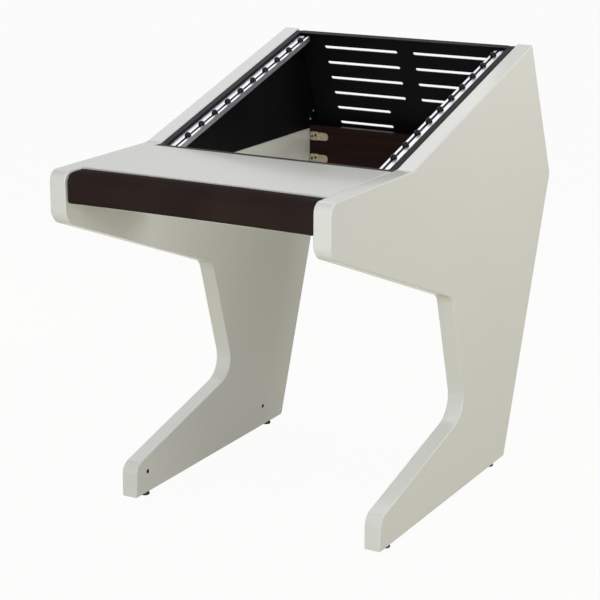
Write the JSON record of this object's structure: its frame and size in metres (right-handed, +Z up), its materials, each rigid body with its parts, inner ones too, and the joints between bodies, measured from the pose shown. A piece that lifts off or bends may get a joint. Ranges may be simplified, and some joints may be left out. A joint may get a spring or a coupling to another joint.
{
  "type": "studio desk",
  "caption": "Free-standing studio desk: cantilevered side panels, desktop with padded armrest, sloping rack bay with slotted rails and a vented back, rear cross rail and levelling glides.",
  "frame": {"origin": "on the floor, under the middle of the desk's box", "axes": "+Z up, +X to the right of a person who faces the desk from its front, +Y from the padded front to the vented back"},
  "size_m": [0.6, 1.033, 0.91],
  "materials": {
    "white_lacquer": "high-gloss white lacquer on board",
    "brown_leather": "dark brown smooth-grained leather",
    "brown_board": "dark brown finished board",
    "black_steel": "fine black powder coat",
    "rail_aluminium": "satin extruded aluminium",
    "black_screw": "black oxide steel",
    "zinc_steel": "bright zinc plated steel",
    "nickel": "warm nickel plated die casting",
    "black_plastic": "moulded black plastic",
    "dark_bush": "dark burnished steel"
  },
  "bodies": {
    "frame": {"side_panel_left": "white_lacquer", "side_panel_right": "white_lacquer", "desktop": "white_lacquer", "desktop_angle_left": "black_steel", "desktop_angle_right": "black_steel", "armrest_beam": "white_lacquer", "armrest_pad": "brown_leather", "rack_liner_left": "black_steel", "rack_liner_right": "black_steel", "rack_front_plate": "black_steel", "vent_panel": "black_steel", "rack_rail_left": "rail_aluminium", "nut_strip_left": "black_steel", "rack_screw_left_1": "black_screw", "rack_screw_left_2": "black_screw", "rack_screw_left_3": "black_screw", "rack_screw_left_4": "black_screw", "rack_screw_left_5": "black_screw", "rack_screw_left_6": "black_screw", "rack_screw_left_7": "black_screw", "rack_screw_left_8": "black_screw", "rack_screw_left_9": "black_screw", "rack_screw_left_10": "black_screw", "rack_rail_right": "rail_aluminium", "nut_strip_right": "black_steel", "rack_screw_right_1": "black_screw", "rack_screw_right_2": "black_screw", "rack_screw_right_3": "black_screw", "rack_screw_right_4": "black_screw", "rack_screw_right_5": "black_screw", "rack_screw_right_6": "black_screw", "rack_screw_right_7": "black_screw", "rack_screw_right_8": "black_screw", "rack_screw_right_9": "black_screw", "rack_screw_right_10": "black_screw", "cross_rail": "brown_board", "rail_connector_lower_left": "nickel", "connector_bolt_lower_left": "zinc_steel", "rail_connector_upper_left": "nickel", "connector_bolt_upper_left": "zinc_steel", "rail_connector_lower_right": "nickel", "connector_bolt_lower_right": "zinc_steel", "rail_connector_upper_right": "nickel", "connector_bolt_upper_right": "zinc_steel", "glide_bush_front_left": "zinc_steel", "foot_bush_front_left": "dark_bush", "glide_bush_rear_left": "zinc_steel", "foot_bush_rear_left": "dark_bush", "glide_bush_front_right": "zinc_steel", "foot_bush_front_right": "dark_bush", "glide_bush_rear_right": "zinc_steel", "foot_bush_rear_right": "dark_bush"},
    "glide_front_left": {"glide_foot_front_left": "black_plastic", "glide_stem_front_left": "zinc_steel"},
    "glide_rear_left": {"glide_foot_rear_left": "black_plastic", "glide_stem_rear_left": "zinc_steel"},
    "glide_front_right": {"glide_foot_front_right": "black_plastic", "glide_stem_front_right": "zinc_steel"},
    "glide_rear_right": {"glide_foot_rear_right": "black_plastic", "glide_stem_rear_right": "zinc_steel"}
  },
  "joints": [
    {"name": "glide_front_left_height", "type": "slide", "parent": "frame", "child": "glide_front_left", "axis": [0, 0, 1], "range_m": [-0.01, 0.003]},
    {"name": "glide_rear_left_height", "type": "slide", "parent": "frame", "child": "glide_rear_left", "axis": [0, 0, 1], "range_m": [-0.01, 0.003]},
    {"name": "glide_front_right_height", "type": "slide", "parent": "frame", "child": "glide_front_right", "axis": [0, 0, 1], "range_m": [-0.01, 0.003]},
    {"name": "glide_rear_right_height", "type": "slide", "parent": "frame", "child": "glide_rear_right", "axis": [0, 0, 1], "range_m": [-0.01, 0.003]}
  ]
}
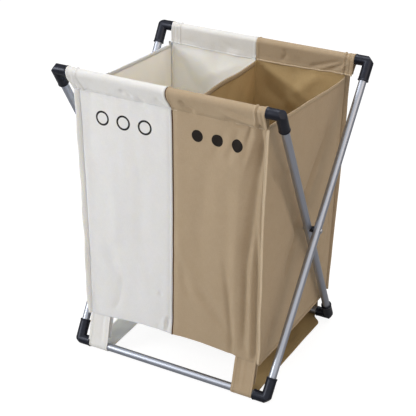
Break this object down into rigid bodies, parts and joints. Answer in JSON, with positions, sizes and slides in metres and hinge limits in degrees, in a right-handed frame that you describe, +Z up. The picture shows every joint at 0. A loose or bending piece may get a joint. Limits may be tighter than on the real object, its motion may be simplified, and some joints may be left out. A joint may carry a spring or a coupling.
{
  "type": "laundry hamper",
  "caption": "Folding laundry hamper with a cream and a tan cloth bin side by side, hung from a riveted crossed aluminium tube frame with plastic elbow connectors.",
  "frame": {"origin": "on the floor under the middle of the hamper", "axes": "+Z up, -Y towards the front panels, +X to the right seen from the front, the tan side"},
  "size_m": [0.5128, 0.3924, 0.6112],
  "materials": {
    "aluminium_tube": "satin drawn tube",
    "black_plastic": "satin moulded",
    "rivet_steel": "plain domed rivet",
    "cream_cloth": "plain weave, matt",
    "tan_cloth": "plain weave, matt"
  },
  "bodies": {
    "front_straps": {"strap_front_light": "cream_cloth", "strap_front_dark": "tan_cloth", "strap_floor_light": "cream_cloth", "strap_floor_dark": "tan_cloth"},
    "aft_frame": {"aft_top_bar": "aluminium_tube", "aft_bottom_bar": "aluminium_tube", "aft_leg_left": "aluminium_tube", "aft_leg_right": "aluminium_tube", "aft_elbow_top_left": "black_plastic", "aft_elbow_top_right": "black_plastic", "aft_elbow_bottom_left": "black_plastic", "aft_elbow_bottom_right": "black_plastic", "pivot_rivet_left": "rivet_steel", "pivot_rivet_right": "rivet_steel", "pivot_spacer_left": "black_plastic"},
    "fore_frame": {"fore_top_bar": "aluminium_tube", "fore_bottom_bar": "aluminium_tube", "fore_leg_left": "aluminium_tube", "fore_leg_right": "aluminium_tube", "fore_elbow_top_left": "black_plastic", "fore_elbow_top_right": "black_plastic", "fore_elbow_bottom_left": "black_plastic", "fore_elbow_bottom_right": "black_plastic", "pivot_spacer_right": "black_plastic"},
    "bag": {"light_bin": "cream_cloth", "dark_bin": "tan_cloth", "divider": "tan_cloth", "front_sleeve_light": "cream_cloth", "front_sleeve_dark": "tan_cloth"},
    "rear_sleeve": {"rear_sleeve_light": "cream_cloth", "rear_sleeve_dark": "tan_cloth"},
    "rear_straps": {"strap_rear_light": "cream_cloth", "strap_rear_dark": "tan_cloth"}
  },
  "joints": [
    {"name": "fold", "type": "hinge", "parent": "front_straps", "child": "aft_frame", "pos_m": [0, -0.181, 0.0102], "axis": [1, 0, 0], "range_deg": [0, 26], "deforming": ["light_bin", "dark_bin", "divider", "strap_floor_light", "strap_floor_dark"]},
    {"name": "side_pivots", "type": "hinge", "parent": "aft_frame", "child": "fore_frame", "pos_m": [0, 0, 0.30188], "axis": [1, 0, 0], "range_deg": [-52, 0]},
    {"name": "front_bar_sleeve", "type": "hinge", "parent": "fore_frame", "child": "bag", "pos_m": [0, -0.185, 0.6], "axis": [1, 0, 0], "range_deg": [0, 26]},
    {"name": "rear_bar_sleeve", "type": "hinge", "parent": "aft_frame", "child": "rear_sleeve", "pos_m": [0, 0.185, 0.6], "axis": [1, 0, 0], "range_deg": [-26, 0]},
    {"name": "rear_bar_straps", "type": "hinge", "parent": "fore_frame", "child": "rear_straps", "pos_m": [0, 0.181, 0.0102], "axis": [1, 0, 0], "range_deg": [0, 26]}
  ],
  "couplings": [
    {"joint": "side_pivots", "follows": "fold", "ratio": -2},
    {"joint": "front_bar_sleeve", "follows": "fold", "ratio": 1},
    {"joint": "rear_bar_sleeve", "follows": "fold", "ratio": -1},
    {"joint": "rear_bar_straps", "follows": "fold", "ratio": 1}
  ]
}
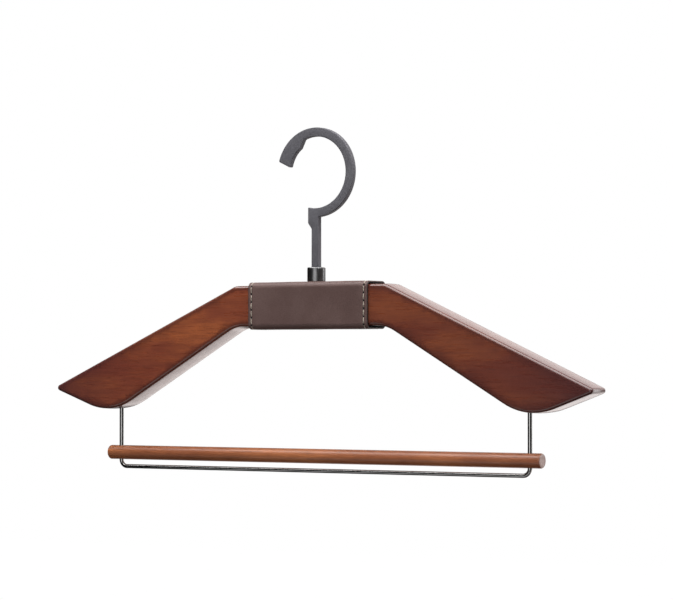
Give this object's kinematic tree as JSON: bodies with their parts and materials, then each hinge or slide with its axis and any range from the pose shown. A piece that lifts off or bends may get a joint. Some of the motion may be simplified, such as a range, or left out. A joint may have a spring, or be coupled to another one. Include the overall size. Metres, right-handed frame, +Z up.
{
  "type": "clothes hanger",
  "caption": "Wooden suit hanger with sloping arms, a leather-wrapped centre, a flat swivel hook, and a round trouser bar that slides on a wire bail.",
  "frame": {"origin": "point inside the top of the hook where a clothes rail touches it, on the swivel axis and midway through the plate's thickness", "axes": "+X along the arms towards the arm that the hook's closed side faces, +Y towards the back, +Z up along the swivel axis"},
  "size_m": [0.4398, 0.026, 0.2405],
  "materials": {
    "hook_metal": "satin gunmetal grey coat on a zinc casting",
    "collar_black": "gloss black",
    "zinc_steel": "zinc plated",
    "bush_brass": "turned",
    "block_wood": "planed, unfinished",
    "arm_wood": "red-brown stain with darker edges under satin lacquer",
    "dowel_wood": "unfinished beech",
    "lining_fibre": "stiff black fibre",
    "sleeve_leather": "smooth grey-brown leather",
    "thread": "waxed cream thread",
    "bail_wire": "polished dark nickel",
    "bar_wood": "red-brown stain under satin lacquer"
  },
  "bodies": {
    "hook_body": {"hook": "hook_metal", "collar": "collar_black", "lock_nut": "zinc_steel"},
    "hanger_body": {"swivel_bush": "bush_brass", "thrust_washer": "zinc_steel", "centre_block": "block_wood", "left_arm": "arm_wood", "right_arm": "arm_wood", "left_dowels": "dowel_wood", "right_dowels": "dowel_wood", "sleeve_lining": "lining_fibre", "leather_sleeve": "sleeve_leather", "left_stitches": "thread", "right_stitches": "thread", "seam_stitches": "thread", "bail": "bail_wire"},
    "bar_body": {"trouser_bar": "bar_wood"}
  },
  "joints": [
    {"name": "hook_swivel", "type": "hinge", "parent": "hook_body", "child": "hanger_body", "pos_m": [0, 0, -0.1134], "axis": [0, 0, 1], "continuous": true},
    {"name": "bar_slide", "type": "slide", "parent": "hanger_body", "child": "bar_body", "axis": [0, 0, 1], "range_m": [0, 0.026]}
  ]
}
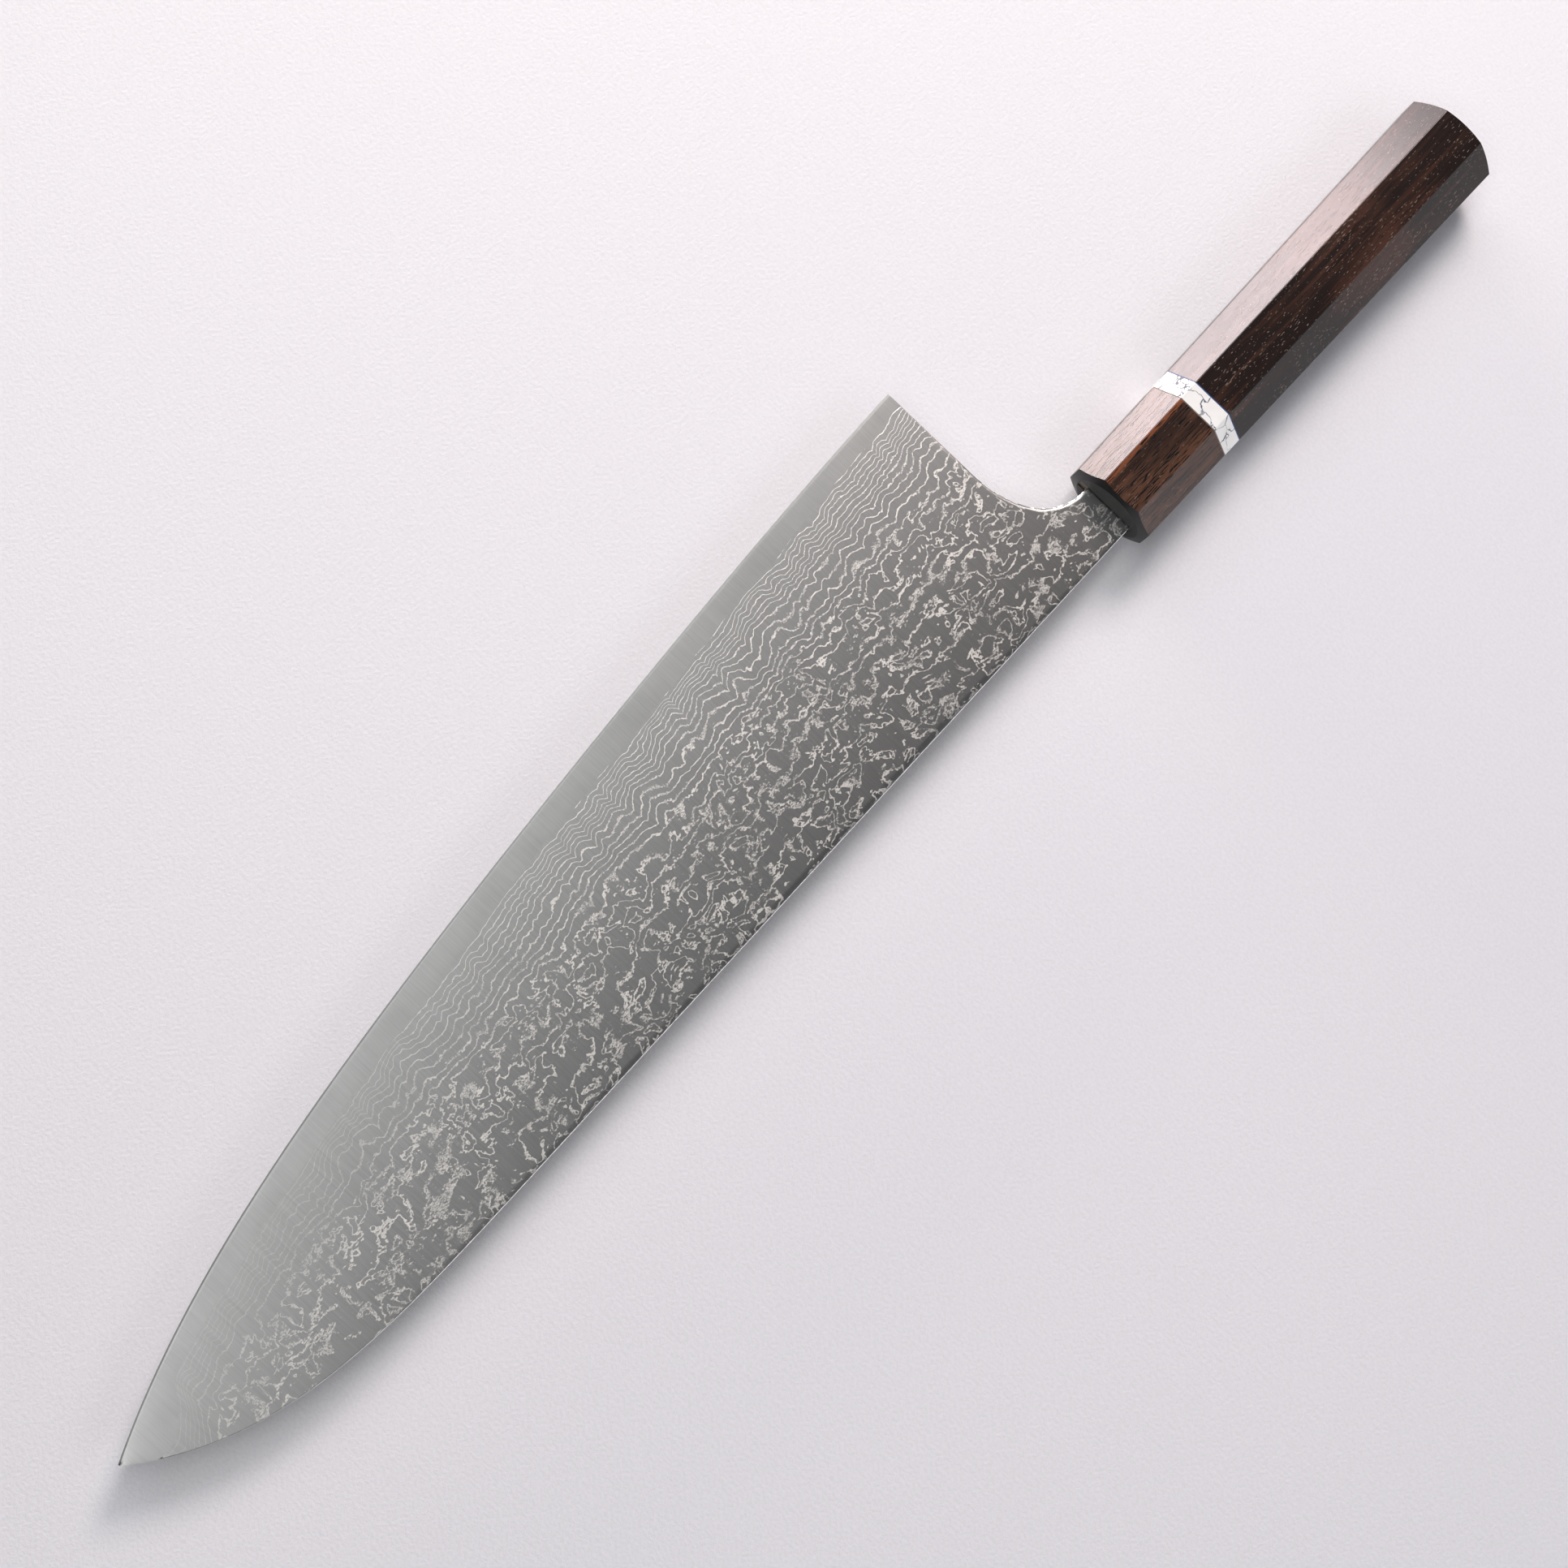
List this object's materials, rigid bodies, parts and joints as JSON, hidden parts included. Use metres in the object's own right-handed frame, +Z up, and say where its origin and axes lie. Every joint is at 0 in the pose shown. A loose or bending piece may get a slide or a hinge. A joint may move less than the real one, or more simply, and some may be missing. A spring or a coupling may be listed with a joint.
{
  "type": "chef knife",
  "caption": "Japanese-style chef's knife with a layered damascus blade and an octagonal dark wood handle with a white stone ring.",
  "frame": {"origin": "bottom centre of the bounding box, on the surface that the knife lies on with the blade level", "axes": "+X from the butt to the tip along the handle's axis, +Y from the cutting edge to the spine, +Z up, square to the blade's middle plane"},
  "size_m": [0.465, 0.0719, 0.0242],
  "materials": {
    "core_steel": "satin, fine hand-rubbed lines across the bevel",
    "damascus_steel": "satin dark steel with thin light nickel contour lines",
    "ferrule_wood": "polished dark brown striped hardwood",
    "front_liner": "thin grey-brown fibre sheet",
    "white_stone": "polished white with fine grey veins",
    "rear_liner": "thin blue-black fibre sheet",
    "body_wood": "polished near-black hardwood with open pores",
    "dowel_wood": "plain pale hardwood",
    "epoxy": "dark glue, slightly rough"
  },
  "bodies": {
    "root": {"core_steel": "core_steel", "cladding_right": "damascus_steel", "cladding_left": "damascus_steel", "ferrule": "ferrule_wood", "front_liner": "front_liner", "spacer_ring": "white_stone", "rear_liner": "rear_liner", "handle_body": "body_wood", "tang_dowel": "dowel_wood", "tang_epoxy": "epoxy"}
  },
  "joints": []
}
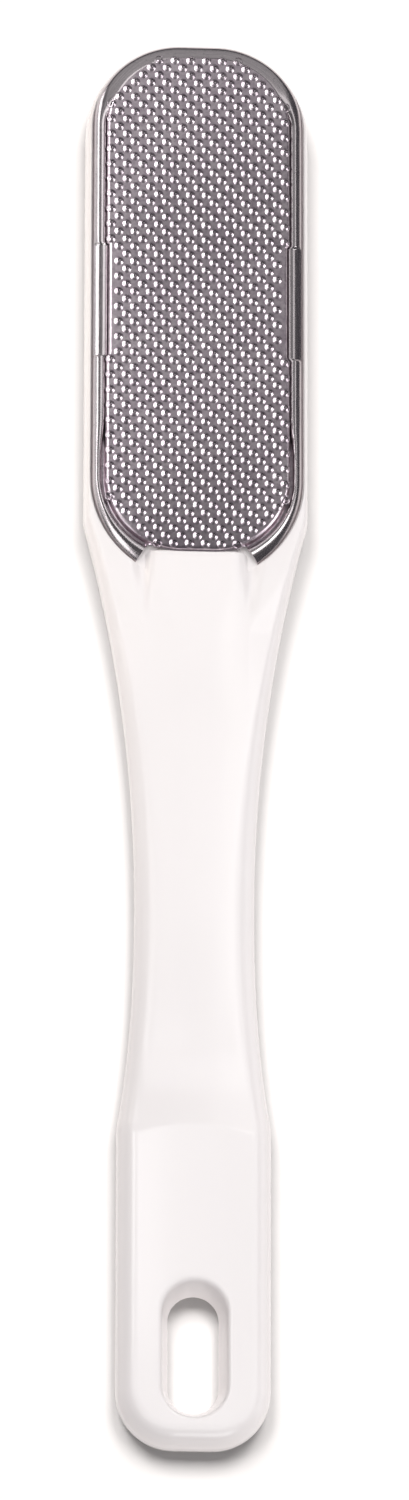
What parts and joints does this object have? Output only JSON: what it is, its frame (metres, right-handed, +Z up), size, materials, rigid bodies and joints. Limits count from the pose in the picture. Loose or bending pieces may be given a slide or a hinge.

========================================

> **Work to do**: Across the data, tally the lines containing "slides" and give back the number alone.

> **Exercise answer**: 2